Objective -
Everything in the listing below from the line containing "over the rolled rim of the knob" through the line containing "import math" should be repeated exactly; leave out every other line.

Dataset excerpt -
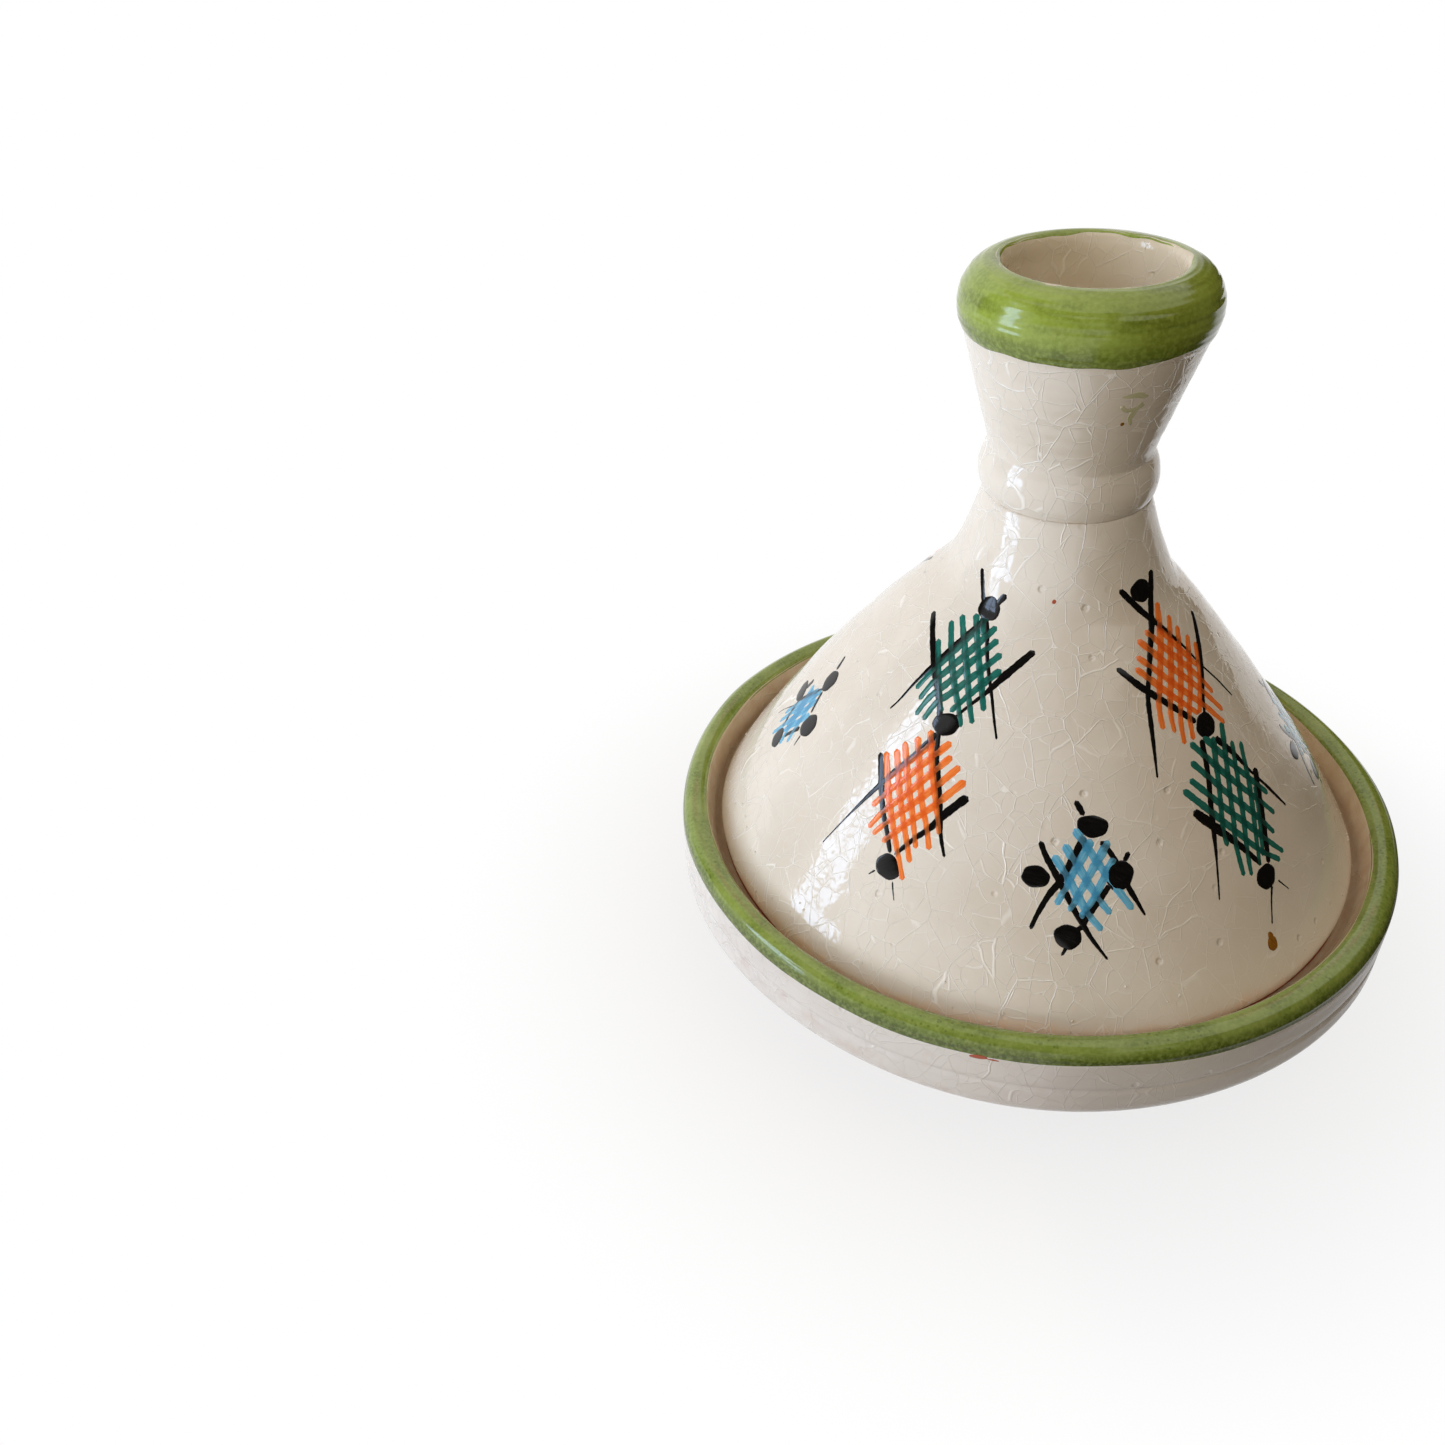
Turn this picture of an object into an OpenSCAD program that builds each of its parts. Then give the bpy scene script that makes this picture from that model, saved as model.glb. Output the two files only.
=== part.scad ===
// Tagine pot: a footed dish with a gallery, and a tall conical lid that sits in
// the gallery and ends in a hollow, cup-shaped knob. Both are red earthenware,
// coated with cream glaze and banded with green glaze on the two rims.
// Origin: on the ground, at the centre of the foot ring. +Z is up, in mm.

/* [Dish] */
// Radius of the dish at the outside of its wall, bare clay
dish_r = 65.7; // [62:0.2:80]
// Height of the bare clay dish, from the ground to the top of its rim
dish_h = 29.2; // [28:0.2:36]
// Thickness of the upright wall round the gallery, at its foot
dish_wall = 5.5; // [4.5:0.1:7]
// How far the wall leans out from the gallery up to the rim
wall_flare = 1.2; // [0:0.1:2]
// Height of the lower corner of the outer wall above the ground
wall_low_z = 14; // [12:0.2:16]
// How far that corner is drawn in under the wall
wall_low_in = 3; // [1:0.1:4]
// Height of the gallery that carries the lid, bare clay
gallery_z = 22; // [20.5:0.1:23]
// Width of the gallery, from the wall to the lip of the bowl
gallery_w = 8.6; // [7.8:0.1:11]
// Height of the floor of the bowl above the ground, bare clay
floor_z = 9; // [7:0.1:11]
// Radius of the flat part of the bowl's floor
floor_r = 33; // [24:0.5:38]

/* [Foot] */
// Outer radius of the foot ring on the ground
foot_r = 43; // [36:0.5:50]
// Width of the ring that touches the ground
foot_w = 6.5; // [4:0.5:10]
// Height of the foot's outer side
foot_h = 6.6; // [5:0.2:8]
// Depth of the recess turned inside the ring
foot_recess = 3; // [1:0.2:3.6]

/* [Lid] */
// Gap between the edge of the lid and the glazed wall of the gallery
lid_gap = 0.8; // [0.4:0.1:1.5]
// Height of the upright edge of the lid
edge_h = 2.8; // [2:0.1:4]
// Thickness of the cone's wall
lid_wall = 5; // [4:0.1:6]
// Height of the cone, from its seat to the groove under the knob
cone_h = 69.3; // [60:0.5:90]
// How far the side of the cone swells out from a straight line
cone_swell = 1.6; // [0:0.1:3]
// Height of the concave shoulder between the straight side and the groove
shoulder_h = 15.9; // [10:0.1:20]
// Radius at the shoulder's lower end, beyond the neck
shoulder_out = 6.4; // [5:0.1:9]

/* [Knob] */
// Radius of the neck, at the groove where the knob is luted to the cone
neck_r = 13.2; // [12:0.1:16]
// Radius of the collar bead, beyond the neck
bead_out = 0.9; // [0.3:0.1:1.5]
// Height of the collar bead, from the groove to the waist
bead_h = 7.6; // [5:0.1:9]
// Radius of the waist over the bead
waist_r = 12.8; // [11.5:0.1:14]
// Height of the whole knob, bare clay
knob_h = 36.3; // [33:0.1:48]
// Outer radius of the rolled rim of the knob
knob_r = 19.2; // [17.6:0.1:23]
// Height of that rolled rim, top to bottom
roll_h = 12; // [10:0.1:14]
// Radius of the mouth of the knob, inside its rim
mouth_r = 13.2; // [12:0.1:15]
// Width of the inner lip, from the mouth to the rim's crest
crest_w = 1; // [0.8:0.1:2]
// Depth of the cup inside the knob
cup_d = 24; // [17:0.5:25]

/* [Glaze] */
// Thickness of the glaze coat
glaze_t = 0.4; // [0.2:0.05:0.6]
// Drop of the green band on the outside of the dish, from the rim's top
band_drop = 2.4; // [2:0.1:4]
// Drop of the green band on the outside of the knob, below its rolled rim
knob_band_drop = 0.6; // [0.5:0.1:3]
// Bare strip left along the lid's lower edge
bare_edge = 1.4; // [0.8:0.1:1.8]

/* [Hidden] */
$fn = 180;

clay = "#a4492c";
cream = "#e6dccb";
green = "#7d9a3b";

// Point at a share t of the curve that leaves p towards c and arrives at q from c
function bow_at(p, c, q, t) = (1 - t) * (1 - t) * p + 2 * t * (1 - t) * c + t * t * q;
// That curve in n chords, without its first point
function bow(p, c, q, n = 6) = [for (i = [1:n]) bow_at(p, c, q, i / n)];
// Arc of an ellipse about m with half axes a and b, from angle u to angle v
function roll(m, a, b, u, v, n = 8) =
    [for (i = [0:n]) let (w = u + (v - u) * i / n) m + [a * cos(w), b * sin(w)]];
// Unit normal of the chord from p to q, on its right-hand side
function side(p, q) = let (d = q - p) [d[1], -d[0]] / norm(d);
// Corner i of profile p pushed out by t, square to both of its chords
function pushed(p, i, t) =
    let (e = side(p[max(i - 1, 0)], p[max(i, 1)]),
         f = side(p[min(i, len(p) - 2)], p[min(i + 1, len(p) - 1)]))
    p[i] + t * (e + f) / (1 + e * f);

// Points from i to j of a profile, and the same stretch pushed out, back to the start.
// Corner number level is pushed straight sideways, so the coat ends flat there.
function coat(p, i, j, level = -1) =
    concat([for (k = [i:j]) p[k]],
           [for (k = [j:-1:i]) k == level ? p[k] + [glaze_t, 0] : pushed(p, k, glaze_t)]);

// ---- dish profile, anticlockwise: foot, outer wall, rim, gallery, bowl ----
gallery_r = dish_r - dish_wall;            // inside of the wall at the gallery
lip_r = gallery_r - gallery_w;             // lip of the bowl
rim_in = gallery_r + wall_flare;           // inside of the wall under the rim
rim_a = (dish_r - rim_in) / 2;             // half width of the rim
rim_m = [dish_r - rim_a, dish_h - band_drop];
lip_round = 1.2;                           // rounding of the bowl's lip
corner_round = 0.9;                        // rounding in the corner of the gallery
foot_edge = 0.8;                           // chamfer round the foot ring
foot_in = foot_r - foot_w;
foot_side = 1.6;                           // how far the foot's side leans out
band_in = 150;                             // where the green band ends inside, in degrees
wall_mid_z = (wall_low_z + rim_m[1]) / 2;
line_d = 0.35;                             // depth of the turned line round the wall
line_h = 0.9;                              // half height of that line

foot_pts = [
    [0, foot_recess],
    [foot_in - foot_edge, foot_recess],
    [foot_in, 0],
    [foot_r - foot_edge, 0],
    [foot_r, foot_edge],
    [foot_r + foot_side, foot_h],
    [dish_r - wall_low_in, wall_low_z - foot_edge]];
wall_pts = concat(
    bow([dish_r - wall_low_in, wall_low_z - foot_edge], [dish_r - 0.3, wall_low_z],
        [dish_r, wall_low_z + 3], 5),
    [[dish_r, wall_mid_z - line_h], [dish_r - line_d, wall_mid_z], [dish_r, wall_mid_z + line_h]]);
rim_pts = roll(rim_m, rim_a, band_drop, 0, band_in, 9);
bowl_pts = concat(
    [[rim_in, rim_m[1]]],
    [[gallery_r, gallery_z + corner_round], [gallery_r - corner_round, gallery_z]],
    [[lip_r + lip_round, gallery_z]],
    bow([lip_r + lip_round, gallery_z], [lip_r, gallery_z], [lip_r - 0.3, gallery_z - lip_round], 3),
    bow([lip_r - 0.3, gallery_z - lip_round], [lip_r - 3.5, floor_z + 0.4], [floor_r, floor_z], 9),
    [[0, floor_z]]);
dish_pts = concat(foot_pts, wall_pts, rim_pts, bowl_pts);
wall_from = len(foot_pts) - 1;
rim_from = len(foot_pts) + len(wall_pts);
bowl_from = rim_from + len(rim_pts) - 1;
bowl_to = len(dish_pts) - 1;

// ---- lid profile: outside from the edge up to the groove, then the hollow ----
seat_z = gallery_z + glaze_t;
edge_r = gallery_r - 2 * glaze_t - lid_gap;
edge_round = 0.7;
neck_z = seat_z + cone_h;
cone_foot = [edge_r - 0.3, seat_z + edge_h];
shoulder = [neck_r + shoulder_out, neck_z - shoulder_h];
cone_run = shoulder - cone_foot;
cone_out = [cone_run[1], -cone_run[0]] / norm(cone_run);
cone_mid = (cone_foot + shoulder) / 2 + 2 * cone_swell * cone_out;
shoulder_mid = shoulder + 0.14 * 2 * (shoulder - cone_mid) / 2;

lid_out = concat(
    [[edge_r - edge_round, seat_z], [edge_r, seat_z + edge_round], [edge_r, seat_z + bare_edge]],
    [cone_foot],
    bow(cone_foot, cone_mid, shoulder, 10),
    bow(shoulder, shoulder_mid, [neck_r, neck_z], 6));
hollow_top = neck_z - lid_wall - 3.4;
hollow_side = shoulder - lid_wall * cone_out;
hollow_foot = [edge_r - lid_wall * 1.2, seat_z + 2];
hollow_mid = cone_mid - lid_wall * cone_out;
hollow_pts = concat(
    bow([0, hollow_top], [hollow_side[0] * 0.62, hollow_top], hollow_side, 5),
    bow(hollow_side, hollow_mid, hollow_foot, 8),
    [[hollow_foot[0] + 0.4, seat_z]]);
lid_pts = concat(lid_out, [[0, neck_z], [0, hollow_top]], hollow_pts);
lid_from = 2;
lid_to = len(lid_out) - 1;

// ---- knob profile: collar bead, waist, flare, rolled rim, cup ----
waist_z = neck_z + bead_h;
knob_top = neck_z + knob_h;
crest_r = mouth_r + crest_w;
roll_a = knob_r - crest_r;
roll_m = [crest_r, knob_top - roll_h / 2];
lip_h = 2.2;                               // height of the rounding into the mouth
roll_start = -38;                          // where the roll leaves the flare, in degrees
green_end = 112;                           // where the green ends, just past the crest
roll_end = 150;                            // where the rounding into the mouth ends
roll_foot = roll_m + [roll_a * cos(roll_start), roll_h / 2 * sin(roll_start)];
flare_foot = [waist_r + 0.9, waist_z + 4];
band_at = roll_foot - [knob_band_drop * 0.3, knob_band_drop];
cup_z = knob_top - cup_d;
cup_side = [(waist_r + mouth_r) / 2 - 2.9, cup_z + 4];
cup_flat = 2;                              // radius of the flat at the cup's bottom

collar_pts = concat(
    [[0, neck_z], [neck_r, neck_z]],
    bow([neck_r, neck_z], [neck_r + 2 * bead_out, neck_z + bead_h / 2.2], [waist_r, waist_z], 7),
    bow([waist_r, waist_z], [waist_r + 0.2, waist_z + 1.8], flare_foot, 5),
    [band_at]);
lip_m = [crest_r, knob_top - lip_h];
roll_pts = concat(
    roll(roll_m, roll_a, roll_h / 2, roll_start, 84, 12),
    roll(lip_m, crest_w, lip_h, 90, green_end, 2));
lip_pts = roll(lip_m, crest_w, lip_h, green_end + 12, roll_end, 3);
cup_pts = concat(
    lip_pts,
    bow(lip_pts[len(lip_pts) - 1], [cup_side[0] + 2.6, cup_z + 12], cup_side, 6),
    bow(cup_side, [cup_side[0] - 1, cup_z], [cup_flat, cup_z], 5),
    [[0, cup_z]]);
knob_pts = concat(collar_pts, roll_pts, cup_pts);
band_from = len(collar_pts) - 1;
cup_from = len(collar_pts) + len(roll_pts) - 1;
cup_to = len(knob_pts) - 1;

module turned(points) {
    rotate_extrude() polygon(points);
}

// Red clay dish with its turned foot ring
module dish_clay() {
    color(clay) turned(dish_pts);
}

// Cream coat on the outside of the dish wall
module dish_wall_glaze() {
    color(cream) turned(coat(dish_pts, wall_from, rim_from));
}

// Green band over the rim of the dish
module dish_rim_glaze() {
    color(green) turned(coat(dish_pts, rim_from, bowl_from));
}

// Cream coat on the gallery and the bowl
module dish_bowl_glaze() {
    color(cream) turned(coat(dish_pts, bowl_from, bowl_to));
}

// Red clay cone, hollow, bare inside and along its edge
module lid_clay() {
    color(clay) turned(lid_pts);
}

// Cream coat on the outside of the cone
module lid_glaze() {
    color(cream) turned(coat(lid_pts, lid_from, lid_to, lid_to));
}

// Red clay knob, thrown as a cup and luted to the cone at the collar
module knob_clay() {
    color(clay) turned(knob_pts);
}

// Cream coat on the collar, waist and flare of the knob
module knob_glaze() {
    color(cream) turned(coat(knob_pts, 1, band_from, 1));
}

// Green band over the rolled rim of the knob
module knob_rim_glaze() {
    color(green) turned(coat(knob_pts, band_from, cup_from));
}

// Cream coat inside the cup of the knob
module cup_glaze() {
    color(cream) turned(coat(knob_pts, cup_from, cup_to));
}

dish_clay();
dish_wall_glaze();
dish_rim_glaze();
dish_bowl_glaze();
lid_clay();
lid_glaze();
knob_clay();
knob_glaze();
knob_rim_glaze();
cup_glaze();
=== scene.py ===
# %% [markdown]
# # A small glazed tagine pot, turned and painted in Blender
#
# The pot is red earthenware: a footed dish with a gallery, and a tall conical lid that ends in a
# hollow knob. Both are dipped in cream glaze, banded with green on their rims and painted with
# brush strokes. Everything on the wheel is a profile carried round an axis, so nearly every piece
# below is one profile (radius r, height z, in millimetres) worked out with numpy and revolved.

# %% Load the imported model, which fixes the frame and the size
import math

import bpy
import numpy as np
from mathutils import Matrix


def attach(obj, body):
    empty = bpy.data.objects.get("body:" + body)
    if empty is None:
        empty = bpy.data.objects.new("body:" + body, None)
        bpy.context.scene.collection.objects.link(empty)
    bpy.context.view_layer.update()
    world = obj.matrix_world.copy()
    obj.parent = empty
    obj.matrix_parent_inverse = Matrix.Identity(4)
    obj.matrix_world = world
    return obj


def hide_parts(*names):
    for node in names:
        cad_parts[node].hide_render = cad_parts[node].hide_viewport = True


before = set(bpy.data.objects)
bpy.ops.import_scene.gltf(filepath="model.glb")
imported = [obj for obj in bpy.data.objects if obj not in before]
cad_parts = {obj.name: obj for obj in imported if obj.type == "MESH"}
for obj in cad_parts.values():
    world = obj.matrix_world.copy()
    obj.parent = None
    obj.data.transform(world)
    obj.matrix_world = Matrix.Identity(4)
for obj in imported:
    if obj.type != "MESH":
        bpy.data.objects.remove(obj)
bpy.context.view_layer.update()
bpy.context.scene.view_settings.view_transform = "Standard"

# %% [markdown]
# ## Camera
#
# The pot is seen from a little above, by a camera held close to it and rolled slightly to the
# left, so its uprights lean. A camera's view is three perpendicular directions: right, up and
# backwards. They are worked out from the height of the eye, then turned by three small angles.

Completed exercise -
// Green band over the rolled rim of the knob
module knob_rim_glaze() {
    color(green) turned(coat(knob_pts, band_from, cup_from));
}

// Cream coat inside the cup of the knob
module cup_glaze() {
    color(cream) turned(coat(knob_pts, cup_from, cup_to));
}

dish_clay();
dish_wall_glaze();
dish_rim_glaze();
dish_bowl_glaze();
lid_clay();
lid_glaze();
knob_clay();
knob_glaze();
knob_rim_glaze();
cup_glaze();
=== scene.py ===
# %% [markdown]
# # A small glazed tagine pot, turned and painted in Blender
#
# The pot is red earthenware: a footed dish with a gallery, and a tall conical lid that ends in a
# hollow knob. Both are dipped in cream glaze, banded with green on their rims and painted with
# brush strokes. Everything on the wheel is a profile carried round an axis, so nearly every piece
# below is one profile (radius r, height z, in millimetres) worked out with numpy and revolved.

# %% Load the imported model, which fixes the frame and the size
import math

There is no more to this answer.